Fey and Poehler then went on to become the first all-female Weekend Update team, and to this date the only one, in SNL‘s 40-year history. No moment from their all-too-brief tenure behind the desk (Fey would leave the show to create 30 Rock just two years later, giving her seat up to Seth Meyers) was more GIF’ed than this one, in which the two defend Hillary Clinton as a “bitch.” Remember: you might hate those nuns from Catholic school, but now you know the capital of Vermont!

Hillary and Sarah

And then there’s this masterpiece, in which Fey may or may not have derailed an entire presidential campaign and Poehler beat Kate McKinnon to the “understandably entitled Hillary” punch. (Both Poehler and McKinnon also had the honor of impersonating Hillary next to Hillary.) SNL has a time-honored tradition of calling back the heavyweights — Darrell Hammond, Will Ferrell — when it’s called for, and there’s no better occasion than Fey’s uncanny resemblance to a certain vice presidential hopeful from Wasilla.

Amy as Liz Lemon

30 Rock and Parks and Recreation are mostly separate entities, and separate chapters in Fey and Poehler’s careers. But 30 Rock‘s live episodes were a special occasion, allowing an armada of guest stars (Julia Louis Dreyfus! Jon Hamm!) and even more meta jokes than usual. Poehler’s small cameo as a young, blatantly unrealistic Liz is the best of both.

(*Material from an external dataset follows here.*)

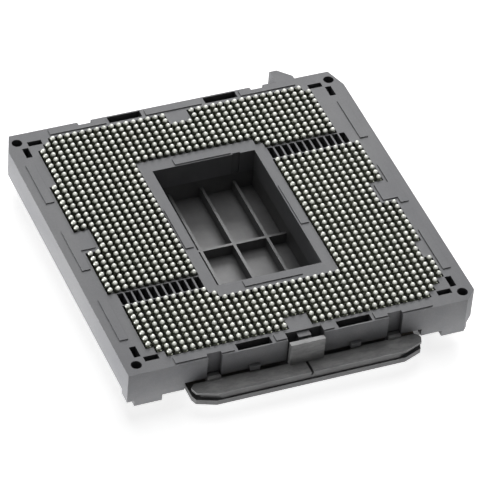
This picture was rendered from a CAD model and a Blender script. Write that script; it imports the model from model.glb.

The 2014 Golden Globes Monologue

Trying to pick one’s favorite Fey and Poehler Golden Globes moment is like trying to pick a favorite child, but here’s my best shot. All of their monologues showcase the comedians at their most blatantly feminist — reaching the top of the industry has its perks! — but this one has two of my favorite potshots, directed at Matthew McConaughey’s Dallas Buyers’ Club weight loss and George Clooney’s Gravity role. Watch it and weep.

Tina and Her “Secret Teenage Son”

Even as their monologues threw back to their Update days, Fey and Poehler also filled their Ricky Gervais interregnum with bits that were more in the sketch tradition, chief among them this silly interlude starring Poehler as Tina’s moody teenage son. The guyliner is a nice, if incidental, touch.

The SNL Victory Lap

Was SNL 40 a self-congratulatory spectacle that essentially boiled down to three hours of live back-patting? Yes. Was it total catnip to comedy nerds like me who’ve read Live from New York cover to cover? Also yes. And the highlight was its mini-Update, starring Fey, Poehler, and the only other female anchor the fake news broadcast’s ever had (hi there, Lorne), and also one of its first: Jane “You Ignorant Slut” Curtin. The whole thing’s nostalgic in an endearing way rather than nostalgic in a self-indulgent way, a line not all of SNL 40 managed to stay on the right side of.